- Your objective
Quote exactly, and only, the lines of the material below from the line with "for item in" through the line with "if obj.type not".

- Supplied material
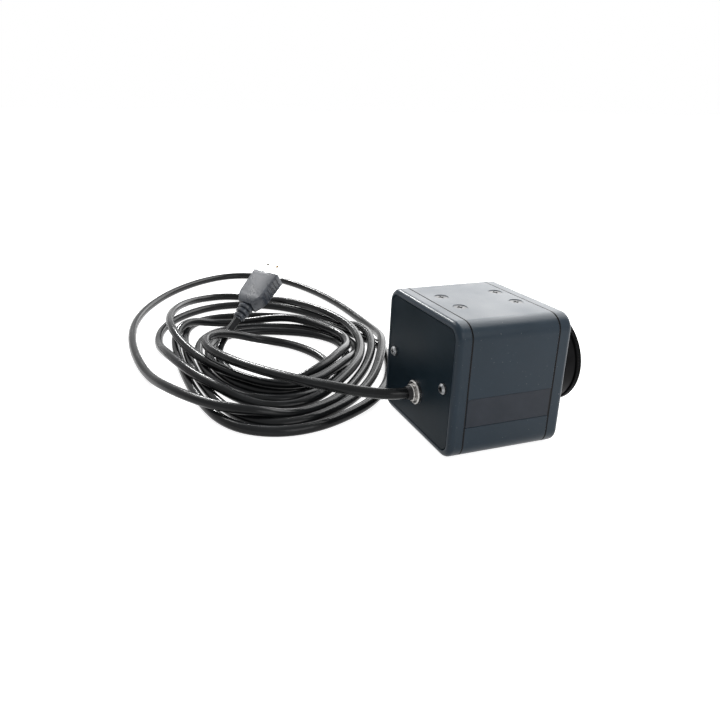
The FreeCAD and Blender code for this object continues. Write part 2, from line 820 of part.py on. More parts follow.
def lead_wires():
    half = S.wire_pitch / 2
    places = [(half * side, S.gland_high + half * top) for side in (-1, 1) for top in (-1, 1)]
    return together("lead_wires", [
        rod(f"wire_{number}", "y", place, (lead_plug_back, jacket_start), S.wire_wide / 2)
        for number, place in enumerate(places)])


# ---------------------------------------------------------------- electronics


def board(label, front, back):
    new = body(label)
    pad(new, f"{label}_sheet", "y", (front, back),
        rounded(on_axis, S.board_wide, S.board_wide, S.board_thick))
    for number, spot in enumerate(board_spots):
        pocket(new, f"{label}_hole_{number}", "y", (front, back),
               circle(spot, S.board_screw_wide / 2 + S.bore_gap))
    return new


def board_spacers():
    tubes = []
    for number, spot in enumerate(board_spots):
        span = (sensor_board_back, usb_board_front)
        outer = rod(f"spacer_{number}_outside", "y", spot, span, S.board_boss_wide / 2)
        inner = rod(f"spacer_{number}_bore", "y", spot, span, S.board_screw_wide / 2 + S.bore_gap)
        tubes.append(cut(f"spacer_{number}", outer, inner))
    return together("board_spacers", tubes)


def on_board(across, up, width, height):
    """Low and high places of a rectangle whose middle is set from the lens axis."""
    return ((across - width / 2, across + width / 2),
            (axis_up + up - height / 2, axis_up + up + height / 2))


def image_sensor():
    """Sensor package: frame with a smaller cover glass."""
    chip = body("image_sensor")
    frame = sensor_board_front - S.chip_frame_high
    pad(chip, "chip_frame", "y", (frame, sensor_board_front),
        rectangle(*on_board(ZERO, ZERO, S.chip_wide, S.chip_tall)))
    pad(chip, "chip_glass", "y", (frame - S.chip_glass_high, frame), rectangle(*on_board(
        ZERO, ZERO, S.chip_wide - S.chip_glass_inset * 2, S.chip_tall - S.chip_glass_inset * 2)))
    return chip


def filter_holder():
    """Box over the sensor with a seat for the infrared filter in its front."""
    front = sensor_board_front - S.holder_high
    inside = S.holder_wide - S.holder_wall * 2
    seat = S.filter_wide + S.fit_gap * 2
    opening = S.filter_wide - S.filter_ledge * 2
    holder = body("filter_holder")
    pad(holder, "holder_box", "y", (front, sensor_board_front),
        rectangle(*on_board(ZERO, ZERO, S.holder_wide, S.holder_wide)))
    pocket(holder, "holder_hollow", "y", (front + S.holder_front, sensor_board_front),
           rectangle(*on_board(ZERO, ZERO, inside, inside)))
    pocket(holder, "filter_seat", "y", (front, front + S.filter_thick),
           rectangle(*on_board(ZERO, ZERO, seat, seat)))
    pocket(holder, "holder_opening", "y", (front + S.filter_thick, front + S.holder_front),
           rectangle(*on_board(ZERO, ZERO, opening, opening)))
    return holder


def ir_filter():
    front = sensor_board_front - S.holder_high
    across, up = on_board(ZERO, ZERO, S.filter_wide, S.filter_wide)
    return block("ir_filter", across, (front, front + S.filter_thick), up)


def chip_block(label, across, up, width, height, thick):
    sides, heights = on_board(across, up, width, height)
    return block(label, sides, (usb_board_back, usb_board_back + thick), heights)


def memory_chips():
    return together("memory_chips", [
        chip_block(f"memory_chip_{number}", S.memory_across, S.memory_up + S.memory_pitch / 2 * side,
                   S.memory_wide, S.memory_tall, S.memory_high)
        for number, side in enumerate((-1, 1))])


def board_link():
    across, up = on_board(ZERO, S.link_up, S.link_wide, S.link_tall)
    return block("board_link", across, (sensor_board_back, usb_board_front), up)


# ---------------------------------------------------------------- USB plug
# Modelled along +X from the middle of the overmould's rear end, then laid in place.

plug_turn = Rotation(float(S.plug_yaw), -float(S.plug_rise), float(S.plug_roll))
plug_place = Placement(
    Vector(float(S.plug_across), float(S.plug_along), float(S.plug_up)), plug_turn)
shell_start = S.mould_long - S.shell_in
shell_mouth = S.mould_long + S.shell_out
shell_hollow_wide = S.shell_wide - S.shell_wall * 2
shell_hollow_high = S.shell_high - S.shell_wall * 2


def plug_body(label):
    new = doc.addObject("PartDesign::Body", label)
    new.Placement = plug_place
    return new


def centred(width, height):
    return rectangle((-width / 2, width / 2), (-height / 2, height / 2))


def bevelled(width, height, bevel):
    """Drawing of a rectangle with its four corners cut off."""
    half, tall = width / 2, height / 2
    return polygon([
        (half, bevel - tall), (half, tall - bevel), (half - bevel, tall), (bevel - half, tall),
        (-half, tall - bevel), (-half, bevel - tall), (bevel - half, -tall), (half - bevel, -tall)])


def plug_overmold():
    """Overmould that widens to its front, and the ribbed strain relief behind it."""
    mould = plug_body("plug_overmold")
    rear = sketch(mould, "mould_rear", "x", ZERO)
    bevelled(S.mould_rear_wide, S.mould_rear_high, S.mould_bevel)(rear)
    front = sketch(mould, "mould_front", "x", S.mould_long)
    bevelled(S.mould_wide, S.mould_high, S.mould_bevel)(front)
    loft = mould.newObject("PartDesign::AdditiveLoft", "mould_block")
    loft.Profile = rear
    loft.Sections = [front]
    loft.Ruled = True
    count = int(float(S.relief_ribs))
    pitch = S.relief_long / count
    profile = [(ZERO, ZERO)]
    for rib in range(count):
        start = pitch * -rib
        radius = (S.relief_wide - (S.relief_wide - S.relief_tip_wide) / (count - 1) * rib) / 2
        neck = radius - S.relief_groove
        root = neck if rib else radius
        end = start - pitch
        profile += [(start, root), (start - S.relief_neck_long, root),
                    (start - S.relief_neck_long - S.relief_slope, radius),
                    (end + S.relief_slope, radius), (end, neck)]
    profile[-1] = (-S.relief_long, profile[-2][1])
    profile.append((-S.relief_long, ZERO))
    outline = sketch(mould, "relief_profile", "z")
    draw_polygon(outline, profile)
    relief = mould.newObject("PartDesign::Revolution", "strain_relief")
    relief.Profile = outline
    relief.ReferenceAxis = (outline, ["H_Axis"])
    relief.Angle = 360
    pocket(mould, "shell_seat", "x", (shell_start, S.mould_long), centred(S.shell_wide, S.shell_high))
    return mould


def plug_shell():
    """Folded steel shell with two windows in its top and two in its bottom."""
    shell = plug_body("plug_shell")
    pad(shell, "shell_outside", "x", (shell_start, shell_mouth), centred(S.shell_wide, S.shell_high))
    pocket(shell, "shell_inside", "x", (shell_start, shell_mouth),
           centred(shell_hollow_wide, shell_hollow_high))
    front = shell_mouth - S.shell_window_back
    for number, side in enumerate((-1, 1)):
        middle = S.shell_window_spread / 2 * side
        pocket(shell, f"shell_window_{number}", "z", (-S.shell_high / 2, S.shell_high / 2), rectangle(
            (front - S.shell_window, front),
            (middle - S.shell_window / 2, middle + S.shell_window / 2)))
    return shell


def plug_tongue():
    """White insulator: a block that fills the shell's root and the tongue ahead of it."""
    tongue = plug_body("plug_tongue")
    floor = -shell_hollow_high / 2
    sides = (-shell_hollow_wide / 2, shell_hollow_wide / 2)
    pad(tongue, "tongue_root", "x", (shell_start, shell_start + S.tongue_base_long),
        rectangle(sides, (floor, -floor)))
    pad(tongue, "tongue_blade", "x", (shell_start + S.tongue_base_long, shell_mouth - S.tongue_back),
        rectangle(sides, (floor, floor + S.tongue_high)))
    return tongue


def plug_contacts():
    """Four strips on the tongue: two longer outer ones and two inner ones."""
    floor = S.tongue_high - shell_hollow_high / 2
    tip = shell_mouth - S.tongue_back - S.contact_thick
    outer, inner = S.contact_outer, S.contact_inner
    places = ((-outer, ZERO), (-inner, S.contact_step), (inner, S.contact_step), (outer, ZERO))
    strips = []
    for number, (place, shorter) in enumerate(places):
        strip = plug_body(f"contact_{number}")
        front = tip - shorter
        pad(strip, f"contact_{number}_strip", "z", (floor, floor + S.contact_thick), rectangle(
            (tip - S.contact_long, front),
            (place - S.contact_wide / 2, place + S.contact_wide / 2)))
        strips.append(strip)
    return together("plug_contacts", strips)


# ---------------------------------------------------------------- the lead outside the camera

relief_tip = plug_place.multVec(Vector(-float(S.relief_long), 0, 0))
behind_relief = plug_place.multVec(Vector(-float(S.relief_long + S.tail_straight), 0, 0))
LEAD_ROUTE = [
    Vector(0, float(boot_end), float(S.gland_high)),
    Vector(0, float(boot_end + S.lead_straight), float(S.gland_high)),
    Vector(5, 47.5, 15.4),
    Vector(15, 59, 15.1),
    Vector(33, 73, 14.2),
    Vector(54, 85, 11.0),
    Vector(73, 93, 5.0),
]
TAIL_ROUTE = [
    relief_tip,
    behind_relief,
    Vector(92, 84, 4.6),
]


def rounded_path(points):
    """Wire of straight runs joined by tangent arcs, each as large as its runs allow."""
    edges, radii, last = [], [], points[0]
    for before, corner, after in zip(points, points[1:], points[2:]):
        back, ahead = (before - corner), (after - corner)
        trim = 0.45 * min(back.Length, ahead.Length)
        back.normalize()
        ahead.normalize()
        start, end = corner + back * trim, corner + ahead * trim
        half_turn = (math.pi - back.getAngle(ahead)) / 2
        radius = trim / math.tan(half_turn)
        radii.append(radius)
        towards = back + ahead
        towards.normalize()
        crown = corner + towards * (radius / math.cos(half_turn) - radius)
        edges += [Part.LineSegment(last, start).toShape(), Part.Arc(start, crown, end).toShape()]
        last = end
    edges.append(Part.LineSegment(last, points[-1]).toShape())
    return Part.Wire(edges), radii


def cord_tube(label, points):
    """Round cord swept along its route, with its volume checked against its length."""
    wire, radii = rounded_path(points)
    path = doc.addObject("Part::Feature", f"{label}_path")
    path.Shape = wire
    section = doc.addObject("Part::Circle", f"{label}_section")
    bind(section, "Radius", S.cable_wide / 2)
    section.Placement = Placement(points[0], Rotation(Vector(0, 0, 1), points[1] - points[0]))
    tube = doc.addObject("Part::Sweep", label)
    tube.Sections = [section]
    tube.Spine = (path, [f"Edge{index + 1}" for index in range(len(wire.Edges))])
    tube.Solid = True
    tube.Frenet = False
    doc.recompute()
    expected = wire.Length * math.pi * float(S.cable_wide) ** 2 / 4
    print(f"{label}: length {wire.Length:.1f}, radii {[round(radius, 1) for radius in radii]},"
          f" volume ratio {tube.Shape.Volume / expected:.4f}")
    return tube


def cord_coil():
    """Outer shape of the loose coil: a low oval ring."""
    def oval(name, across, along, half_long, half_wide):
        outline = doc.addObject("Part::Ellipse", f"{name}_outline")
        outline.Placement = Placement(Vector(), Rotation(Vector(0, 0, 1), float(S.coil_turn)))
        bind(outline, "Placement.Base.x", across)
        bind(outline, "Placement.Base.y", along)
        bind(outline, "MajorRadius", half_long)
        bind(outline, "MinorRadius", half_wide)
        solid = doc.addObject("Part::Extrusion", name)
        solid.Base = outline
        solid.DirMode = "Custom"
        solid.Dir = Vector(0, 0, 1)
        solid.Solid = True
        bind(solid, "LengthFwd", S.coil_high)
        return solid

    outside = oval("coil_outside", S.coil_across, S.coil_along, S.coil_half_long, S.coil_half_wide)
    hole = oval("coil_hole", S.coil_hole_across, S.coil_hole_along,
                S.coil_hole_half_long, S.coil_hole_half_wide)
    ring = cut("coil_ring", outside, hole)
    doc.recompute()
    coil = doc.addObject("Part::Chamfer", "cord_coil")
    coil.Base = ring
    bevel = float(S.coil_bevel)
    coil.Edges = [(index, bevel, bevel) for index, edge in enumerate(ring.Shape.Edges, start=1)
                  if edge.isClosed() and edge.BoundBox.ZLength < 1e-6]
    return coil


# ---------------------------------------------------------------- build and write

NODES = [
    front_cap(),
    back_focus_ring(),
    ring_lock_screw(),
    body_sleeve(),
    label_strip(),
    rear_bezel(),
    rear_plate(),
    rear_plate_screws(),
    face_screws("top_screws", S.body_high, -1),
    nut_plate("top_nut_plate", S.body_high - S.sleeve_wall - S.nut_plate_thick,
              S.body_high - S.sleeve_wall),
    face_screws("base_screws", ZERO, 1),
    tripod_plate(),
    gland_bushing(),
    gland_nut(),
    cable_boot(),
    rod("inner_lead", "y", gland_spot, (jacket_start, boot_start), S.cable_wide / 2),
    lead_wires(),
    lead_plug(),
    lead_socket(),
    board("sensor_board", sensor_board_front, sensor_board_back),
    board("usb_board", usb_board_front, usb_board_back),
    board_spacers(),
    board_screws(),
    board_link(),
    image_sensor(),
    filter_holder(),
    ir_filter(),
    chip_block("video_processor", S.processor_across, S.processor_up, S.processor_wide,
               S.processor_wide, S.processor_high),
    memory_chips(),
    plug_overmold(),
    plug_shell(),
    plug_tongue(),
    plug_contacts(),
    cord_tube("cord_lead", LEAD_ROUTE),
    cord_tube("cord_tail", TAIL_ROUTE),
    cord_coil(),
]
doc.recompute()

for item in doc.Objects:
    if "Invalid" in item.State or "Error" in item.State:
        raise RuntimeError(f"{item.Label} did not build: {item.State}")
for node in NODES:
    if node.Shape.isNull() or not node.Shape.isValid() or not node.Shape.Solids:
        raise RuntimeError(f"{node.Label} has no valid solid")

os.makedirs("parts", exist_ok=True)
for node in NODES:
    node.Shape.exportStep(f"parts/{node.Label}.step")
    print(f"{node.Label}: {len(node.Shape.Solids)} solids, {node.Shape.Volume:.1f} mm3")
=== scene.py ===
import json
import math

import bmesh
import bpy
from mathutils import Matrix, Vector


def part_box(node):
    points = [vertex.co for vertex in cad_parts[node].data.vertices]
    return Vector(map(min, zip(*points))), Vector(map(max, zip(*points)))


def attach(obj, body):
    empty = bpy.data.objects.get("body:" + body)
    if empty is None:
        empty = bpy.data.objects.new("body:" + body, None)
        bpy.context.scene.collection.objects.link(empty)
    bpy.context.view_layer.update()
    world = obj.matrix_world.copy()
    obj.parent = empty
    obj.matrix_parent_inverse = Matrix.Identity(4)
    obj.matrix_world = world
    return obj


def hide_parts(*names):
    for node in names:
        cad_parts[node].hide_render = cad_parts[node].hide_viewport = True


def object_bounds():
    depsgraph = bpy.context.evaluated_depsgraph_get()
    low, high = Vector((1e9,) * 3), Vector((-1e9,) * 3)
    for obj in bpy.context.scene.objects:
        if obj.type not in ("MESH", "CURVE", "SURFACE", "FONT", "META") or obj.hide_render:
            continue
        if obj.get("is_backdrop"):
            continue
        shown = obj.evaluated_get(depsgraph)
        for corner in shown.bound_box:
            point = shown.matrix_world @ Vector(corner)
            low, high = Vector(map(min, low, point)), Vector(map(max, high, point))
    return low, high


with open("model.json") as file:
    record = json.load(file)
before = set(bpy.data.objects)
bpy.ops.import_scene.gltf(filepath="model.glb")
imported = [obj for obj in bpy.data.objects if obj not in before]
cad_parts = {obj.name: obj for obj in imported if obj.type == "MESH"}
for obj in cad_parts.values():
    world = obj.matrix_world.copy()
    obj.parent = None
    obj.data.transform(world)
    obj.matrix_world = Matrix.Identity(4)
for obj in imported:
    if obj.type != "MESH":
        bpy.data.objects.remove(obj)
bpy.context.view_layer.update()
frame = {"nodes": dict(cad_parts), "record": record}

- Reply
for item in doc.Objects:
    if "Invalid" in item.State or "Error" in item.State:
        raise RuntimeError(f"{item.Label} did not build: {item.State}")
for node in NODES:
    if node.Shape.isNull() or not node.Shape.isValid() or not node.Shape.Solids:
        raise RuntimeError(f"{node.Label} has no valid solid")

os.makedirs("parts", exist_ok=True)
for node in NODES:
    node.Shape.exportStep(f"parts/{node.Label}.step")
    print(f"{node.Label}: {len(node.Shape.Solids)} solids, {node.Shape.Volume:.1f} mm3")
=== scene.py ===
import json
import math

import bmesh
import bpy
from mathutils import Matrix, Vector


def part_box(node):
    points = [vertex.co for vertex in cad_parts[node].data.vertices]
    return Vector(map(min, zip(*points))), Vector(map(max, zip(*points)))


def attach(obj, body):
    empty = bpy.data.objects.get("body:" + body)
    if empty is None:
        empty = bpy.data.objects.new("body:" + body, None)
        bpy.context.scene.collection.objects.link(empty)
    bpy.context.view_layer.update()
    world = obj.matrix_world.copy()
    obj.parent = empty
    obj.matrix_parent_inverse = Matrix.Identity(4)
    obj.matrix_world = world
    return obj


def hide_parts(*names):
    for node in names:
        cad_parts[node].hide_render = cad_parts[node].hide_viewport = True


def object_bounds():
    depsgraph = bpy.context.evaluated_depsgraph_get()
    low, high = Vector((1e9,) * 3), Vector((-1e9,) * 3)
    for obj in bpy.context.scene.objects:
        if obj.type not in ("MESH", "CURVE", "SURFACE", "FONT", "META") or obj.hide_render:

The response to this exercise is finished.